Selama perjalanannya, bahasa Indonesia telah mengalami transformasi yang bervariasi dan beradaptasi dengan berbagai situasi politik yang berubah-ubah, dari masa orde lama hingga masa reformasi. Namun, peran bahasa Indonesia sebagai alat komunikasi nasional, penyatuan dan pembangunan tetaplah kuat, serta sebagai bahasa utama dalam pendidikan bagi generasi muda bangsa.
Peran tersebut ditegaskan dalam Undang-Undang Nomor 20 tahun 2003 tentang Sistem Pendidikan Nasional, yang menetapkan bahasa Indonesia sebagai bahasa resmi dalam pendidikan.
Sebagai media pembelajaran, bahasa Indonesia memiliki kapasitas untuk mengantarkan pengetahuan serta membantu dalam proses pembentukan kepribadian dan pengembangan aspek spiritual, emosional, dan intelektual anak-anak bangsa, yang berkontribusi pada kemajuan bangsa Indonesia saat ini.
Sejak awal perkembangannya, Bahasa Indonesia telah mencerminkan proses sosial, budaya, dan politik yang menjadi pandangan bersama sebagai bangsa Indonesia. Oleh karena itu, Bahasa Indonesia dapat dianggap sebagai cermin dari semangat kebangsaan untuk memajukan Bhinneka Tunggal Ika. Sebagai hasil dari proses sosial-budaya yang beragam, Bahasa Indonesia memiliki beberapa ciri khas.
Pertama, Bahasa Indonesia bersifat inklusif dan terbuka. Berbagai bahasa daerah dan asing telah diserap dan kemudian menjadi bagian dari Bahasa Indonesia. Bahasa Indonesia mencerminkan proses komunikasi yang inklusif dan interaksi masyarakat yang melibatkan berbagai kelompok, termasuk hubungan dengan bangsa lain. Maka dari itu, konsep "pemurnian bahasa" tidak sejalan dengan prinsip inklusif yang menjadi inti dari Bahasa Indonesia. Bahasa Indonesia tetap hidup karena sifat inklusifnya.
Kedua, Bahasa Indonesia bersifat pluralis. Bahasa Indonesia menerima perbedaan dan keragaman sebagai kekayaan bangsa. Kamus Besar Bahasa Indonesia (KBBI) mencerminkan semangat Bhinneka Tunggal Ika, yaitu keberagaman yang menjadi warisan bangsa. Bahasa Indonesia akan terus berkembang karena pluralisme adalah karakteristik yang mendasar dari bahasa tersebut. Tanpa pluralisme, Bahasa Indonesia akan kehilangan jiwa.
Ketiga, Bahasa Indonesia bersifat demokratis dan egaliter.

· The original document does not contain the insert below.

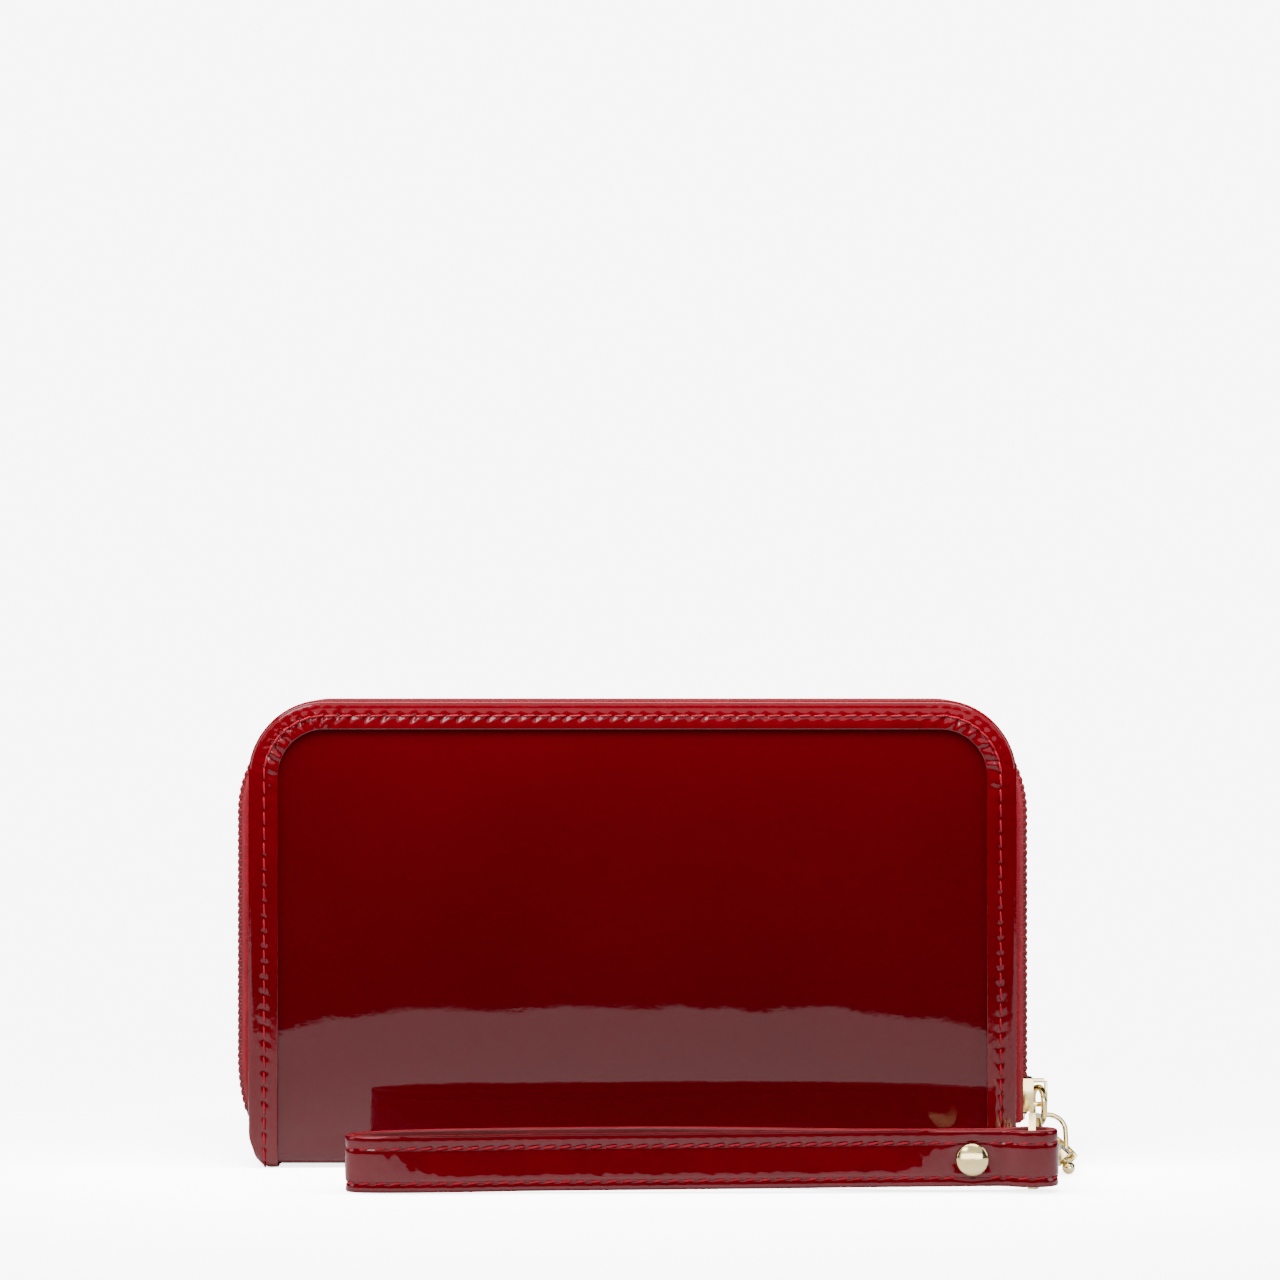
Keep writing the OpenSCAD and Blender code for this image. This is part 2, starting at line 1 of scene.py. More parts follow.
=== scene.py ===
"""Zip around wallet with a wristlet strap: the visible leather, cloth, thread, zip and hardware.

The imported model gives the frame. Sizes here are in millimetres in the same axes: +X to the
slider's side, +Y to the rear cover, +Z up, with the origin under the middle of the spine.
"""
import json
import logging
import math
from dataclasses import dataclass
from enum import Enum
from typing import Callable, Optional, Sequence

import bpy
import numpy as np
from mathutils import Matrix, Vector

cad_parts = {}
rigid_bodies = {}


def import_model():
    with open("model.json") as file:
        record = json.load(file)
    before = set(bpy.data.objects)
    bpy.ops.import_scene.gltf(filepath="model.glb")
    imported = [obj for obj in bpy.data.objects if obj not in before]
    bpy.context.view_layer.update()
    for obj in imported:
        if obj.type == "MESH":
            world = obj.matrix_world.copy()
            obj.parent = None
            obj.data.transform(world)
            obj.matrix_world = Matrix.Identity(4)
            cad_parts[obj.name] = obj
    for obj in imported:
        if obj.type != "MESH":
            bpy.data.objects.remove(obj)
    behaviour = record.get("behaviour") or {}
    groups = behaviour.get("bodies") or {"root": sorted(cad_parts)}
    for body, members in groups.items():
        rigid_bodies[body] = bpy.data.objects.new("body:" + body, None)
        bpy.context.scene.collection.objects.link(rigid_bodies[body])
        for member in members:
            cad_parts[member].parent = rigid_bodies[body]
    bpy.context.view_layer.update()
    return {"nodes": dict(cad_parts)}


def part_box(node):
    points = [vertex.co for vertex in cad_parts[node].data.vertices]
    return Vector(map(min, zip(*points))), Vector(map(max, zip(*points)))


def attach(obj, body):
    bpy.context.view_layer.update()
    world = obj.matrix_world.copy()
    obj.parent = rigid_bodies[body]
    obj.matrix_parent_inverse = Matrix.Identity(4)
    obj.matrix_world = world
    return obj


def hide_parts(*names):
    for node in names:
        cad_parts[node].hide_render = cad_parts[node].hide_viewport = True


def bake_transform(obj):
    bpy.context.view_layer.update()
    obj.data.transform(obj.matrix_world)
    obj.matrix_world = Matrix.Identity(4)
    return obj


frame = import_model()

LOG = logging.getLogger("wallet")
MM = 0.001
TAU = 2 * math.pi
Array = np.ndarray
Object = bpy.types.Object


# ---- Mesh tools ----


def only(obj: Object) -> None:
    """Selects obj alone and makes it active."""
    bpy.ops.object.select_all(action="DESELECT")
    obj.select_set(True)
    bpy.context.view_layer.objects.active = obj


def edit(obj: Object, *steps: Callable[[], object]) -> None:
    """Runs edit mode operators on the whole mesh of obj.

    Args:
        obj: The piece to edit.
        steps: Calls that each run one operator.
    """
    only(obj)
    bpy.ops.object.mode_set(mode="EDIT")
    for step in steps:
        bpy.ops.mesh.select_all(action="SELECT")
        step()
    bpy.ops.object.mode_set(mode="OBJECT")


def weld() -> None:
    """Merges points that lie together."""
    bpy.ops.mesh.remove_doubles(threshold=2e-6)


def cap_ends() -> None:
    """Closes every open edge loop with a face."""
    bpy.ops.mesh.select_all(action="DESELECT")
    bpy.ops.mesh.select_non_manifold(extend=False)
    bpy.ops.mesh.edge_face_add()


def outward() -> None:
    """Turns all normals outwards."""
    bpy.ops.mesh.normals_make_consistent(inside=False)


def grid(name: str, nu: int, nv: int, place: Callable[[Array, Array], Array],
         flat: tuple[float, float] = (1.0, 1.0), caps: bool = False) -> Object:
    """Adds a grid and lays its points with place.

    Args:
        name: The piece's name.
        nu: Faces along u.
        nv: Faces along v.
        place: Gives the points in millimetres for u and v from 0 to 1.
        flat: The real size of the grid along u and v, in millimetres, for its UV map.
        caps: Whether open ends are closed.

    Returns:
        The new piece, welded, with its normals outwards.
    """
    bpy.ops.object.select_all(action="DESELECT")
    bpy.ops.mesh.primitive_grid_add(x_subdivisions=nu, y_subdivisions=nv, size=1)
    obj = bpy.context.object
    obj.name = obj.data.name = name
    mesh = obj.data
    co = np.empty(len(mesh.vertices) * 3, np.float32)
    mesh.vertices.foreach_get("co", co)
    co = co.reshape(-1, 3)
    u, v = co[:, 0].astype(float) + 0.5, co[:, 1].astype(float) + 0.5
    mesh.vertices.foreach_set("co", (place(u, v) * MM).astype(np.float32).ravel())
    index = np.empty(len(mesh.loops), np.int32)
    mesh.loops.foreach_get("vertex_index", index)
    uv = np.stack([u[index] * flat[0], v[index] * flat[1]], axis=1) * MM
    mesh.uv_layers.active.data.foreach_set("uv", uv.astype(np.float32).ravel())
    steps = [weld, cap_ends, outward] if caps else [weld, outward]
    edit(obj, *steps)
    return obj


def apply(obj: Object, kind: str, **settings: object) -> None:
    """Adds a modifier with its settings and applies it."""
    only(obj)
    modifier = obj.modifiers.new(kind.title(), kind)
    for key, value in settings.items():
        setattr(modifier, key, value)
    bpy.ops.object.modifier_apply(modifier=modifier.name)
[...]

Semua orang, tanpa memandang status sosial, latar belakang, suku, atau agama, dapat berkomunikasi langsung menggunakan bahasa yang sama. Tidak ada hierarki sosial dalam penggunaan Bahasa Indonesia. Karena itu, Bahasa Indonesia dengan cepat dapat menjadi "bahasa kemanusiaan" di mana semua orang dianggap setara dalam penggunaan Bahasa Indonesia.
Keempat, Bahasa Indonesia bersifat sebagai perekat bangsa. Kehadiran Bahasa Indonesia dapat diterima di semua daerah, wilayah, agama, dan etnis, baik di perkotaan maupun pedesaan, oleh perempuan dan laki-laki. Bahasa Indonesia telah lama menjadi perekat persatuan bangsa sebelum Republik Indonesia berdiri. Dengan karakteristik ini, sikap yang menentang pluralisme, inklusivitas, kesetaraan, dan yang memecah belah persatuan bangsa, dianggap sebagai ancaman bagi kelangsungan Bahasa Indonesia.

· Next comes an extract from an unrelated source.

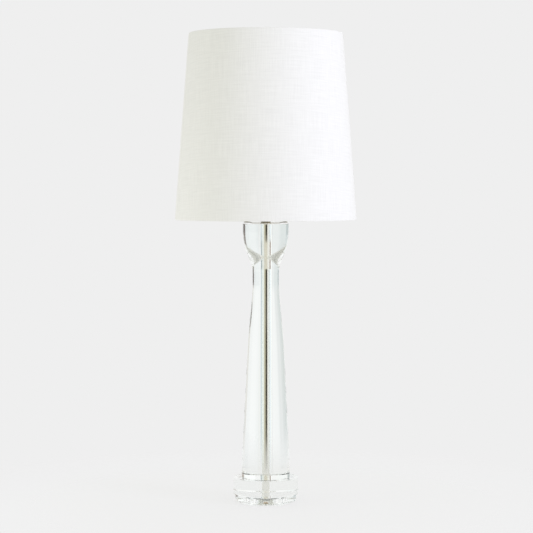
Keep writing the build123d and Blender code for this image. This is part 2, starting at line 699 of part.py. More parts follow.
def spider_arm():
    """One arm: flat along the hub, then a bend up to the top ring."""
    run = HARP_SEAT + SPIDER_WIRE_RADIUS
    path = Plane.XZ * FilletPolyline(
        (SPIDER_ARM_START, run),
        (SPIDER_RISE_RADIUS, run),
        (top_ring_radius, top_ring_height),
        radius=SPIDER_BEND,
    )
    section = Plane((SPIDER_ARM_START, 0, run), z_dir=(1, 0, 0)) * RegularPolygon(SPIDER_WIRE_RADIUS, 8)
    wire = sweep(section, path) - wire_ring(top_ring_radius, top_ring_height) - spider_hub()
    return wire.solids().sort_by(SortBy.VOLUME)[-1]


def shade_spider():
    """Three bent arms, each let into the hub washer and welded to the top ring."""
    arm = spider_arm()
    return [Rot(0, 0, 90 + index * 360 / SPIDER_ARMS) * arm for index in range(SPIDER_ARMS)]


save("shade_linen", cone_skin(0, LINEN_THICKNESS))
save("shade_liner", cone_skin(LINEN_THICKNESS, SHADE_LINER_THICKNESS))
save("top_ring", wire_ring(top_ring_radius, top_ring_height))
save("bottom_ring", wire_ring(bottom_ring_radius, bottom_ring_height))
save("spider_hub", spider_hub())
arms = shade_spider()
save("shade_spider", Compound(children=arms))
save("top_hem", hem(SHADE_TOP, top_ring_radius, -1) - arms)
save("bottom_hem", hem(SHADE_BOTTOM, bottom_ring_radius, 1))


# ================================================================ finial
def finial_neck():
    """Turned neck: a seat on the spider's hub, a waist and a small collar under the ball."""
    top = finial_seat + FINIAL_NECK_HEIGHT
    seat_top = finial_seat + FINIAL_SEAT_HEIGHT
    profile = (
        Line((FINIAL_BORE_RADIUS, finial_seat), (FINIAL_SEAT_RADIUS, finial_seat))
        + Line((FINIAL_SEAT_RADIUS, finial_seat), (FINIAL_SEAT_RADIUS, seat_top))
        + ThreePointArc(
            (FINIAL_SEAT_RADIUS, seat_top),
            (FINIAL_WAIST_RADIUS, finial_seat + FINIAL_WAIST_RISE),
            (FINIAL_COLLAR_RADIUS, top),
        )
        + Polyline((FINIAL_COLLAR_RADIUS, top), (FINIAL_BORE_RADIUS, top), (FINIAL_BORE_RADIUS, finial_seat))
    )
    return turned(Plane.XZ * profile)


def finial_ball():
    """Ball with a flat where it sits on the neck and a blind end for the stud."""
    top_of_neck = finial_seat + FINIAL_NECK_HEIGHT
    seat = sqrt(FINIAL_BALL_RADIUS**2 - FINIAL_BALL_SEAT_RADIUS**2)
    ball = Pos(0, 0, top_of_neck + seat) * Sphere(FINIAL_BALL_RADIUS)
    ball = split(ball, Plane.XY.offset(top_of_neck), keep=Keep.TOP)
    return ball - disc(FINIAL_BORE_RADIUS, top_of_neck, HARP_SEAT + STUD_LENGTH + FINIAL_STUD_GAP)


save("finial_neck", finial_neck())
save("finial_ball", finial_ball())
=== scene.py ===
"""Candlestick table lamp: crystal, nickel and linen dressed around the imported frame.

Every piece is in metres in the frame's own axes: +Z up, -Y the front, harp legs at -X and +X.
"""
import logging
import math
from dataclasses import dataclass, field
from enum import Enum
from typing import Any, Iterable, Sequence

import bmesh
import bpy
import numpy as np
from mathutils import Matrix, Vector


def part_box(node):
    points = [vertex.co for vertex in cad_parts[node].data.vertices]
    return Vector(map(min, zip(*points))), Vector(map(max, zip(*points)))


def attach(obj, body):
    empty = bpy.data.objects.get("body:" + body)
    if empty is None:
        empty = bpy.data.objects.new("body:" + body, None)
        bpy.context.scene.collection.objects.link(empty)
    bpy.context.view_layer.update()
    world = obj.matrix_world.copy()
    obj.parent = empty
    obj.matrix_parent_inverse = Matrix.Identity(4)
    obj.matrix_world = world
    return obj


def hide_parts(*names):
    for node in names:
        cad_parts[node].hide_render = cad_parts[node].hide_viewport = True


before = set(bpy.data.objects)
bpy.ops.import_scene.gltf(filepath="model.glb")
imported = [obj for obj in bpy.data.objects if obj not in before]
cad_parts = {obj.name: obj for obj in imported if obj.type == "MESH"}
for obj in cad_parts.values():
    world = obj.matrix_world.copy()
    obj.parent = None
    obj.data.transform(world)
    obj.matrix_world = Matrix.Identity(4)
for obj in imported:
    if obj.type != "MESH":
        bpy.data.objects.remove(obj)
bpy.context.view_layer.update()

log = logging.getLogger("candlestick_lamp")

MM = 0.001
SHARP_EDGE_DEGREES = 28.0
MERGE_DISTANCE = 0.002 * MM
FLAT_WITHIN = 0.01 * MM
ON_AXIS = 1e-6
SAME_ANGLE = 1e-9
LEVEL = 0.9  # least rise or fall of a level face's normal
DOWNWARD = -0.5  # rise of the normal under which a face looks down
STRAIGHT = math.radians(89)  # half of the angle between two sides from which a corner is no corner
ARC_SHARE = 0.49  # most of a side that one arc takes
Point = tuple[float, float]


# ============================================================================ colour and nodes
def linear(hex_colour: str) -> tuple[float, float, float, float]:
    """Turn an sRGB hex colour to linear light.

    Args:
        hex_colour: six hex digits, with or without a leading #.

    Returns:
        Linear red, green and blue, and an alpha of 1.
    """
    digits = hex_colour.lstrip("#")
    channels = (int(digits[at:at + 2], 16) / 255 for at in (0, 2, 4))
    red, green, blue = (c / 12.92 if c <= 0.04045 else ((c + 0.055) / 1.055) ** 2.4 for c in channels)
    return red, green, blue, 1.0


def add_node(tree: bpy.types.NodeTree, kind: str, inputs: dict[Any, Any] | None = None,
             **settings: Any) -> bpy.types.Node:
    """Add one node with its settings and links.

    Args:
        tree: node tree that receives the node.
        kind: Blender's identifier of the node's type.
        inputs: value or source socket for each input, by socket name or number.
        settings: attributes of the node itself.

    Returns:
        The new node.
    """
    node = tree.nodes.new(kind)
    for name, value in settings.items():
        setattr(node, name, value)
    for key, value in (inputs or {}).items():
        if isinstance(value, bpy.types.NodeSocket):
            tree.links.new(value, node.inputs[key])
        else:
            node.inputs[key].default_value = value
    return node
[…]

Oleh karena itu, inklusivitas, kesetaraan, dan pluralisme yang melekat pada Bahasa Indonesia perlu dikelola untuk keperluan pembangunan sosial, politik, dan ekonomi bangsa. Kebijakan penggunaan Bahasa Indonesia, bahasa daerah, dan bahasa asing dalam pendidikan harus dirancang untuk memperkuat peran Bahasa Indonesia sebagai penjaga identitas bangsa yang menyatukan keragaman suku bangsa di Indonesia.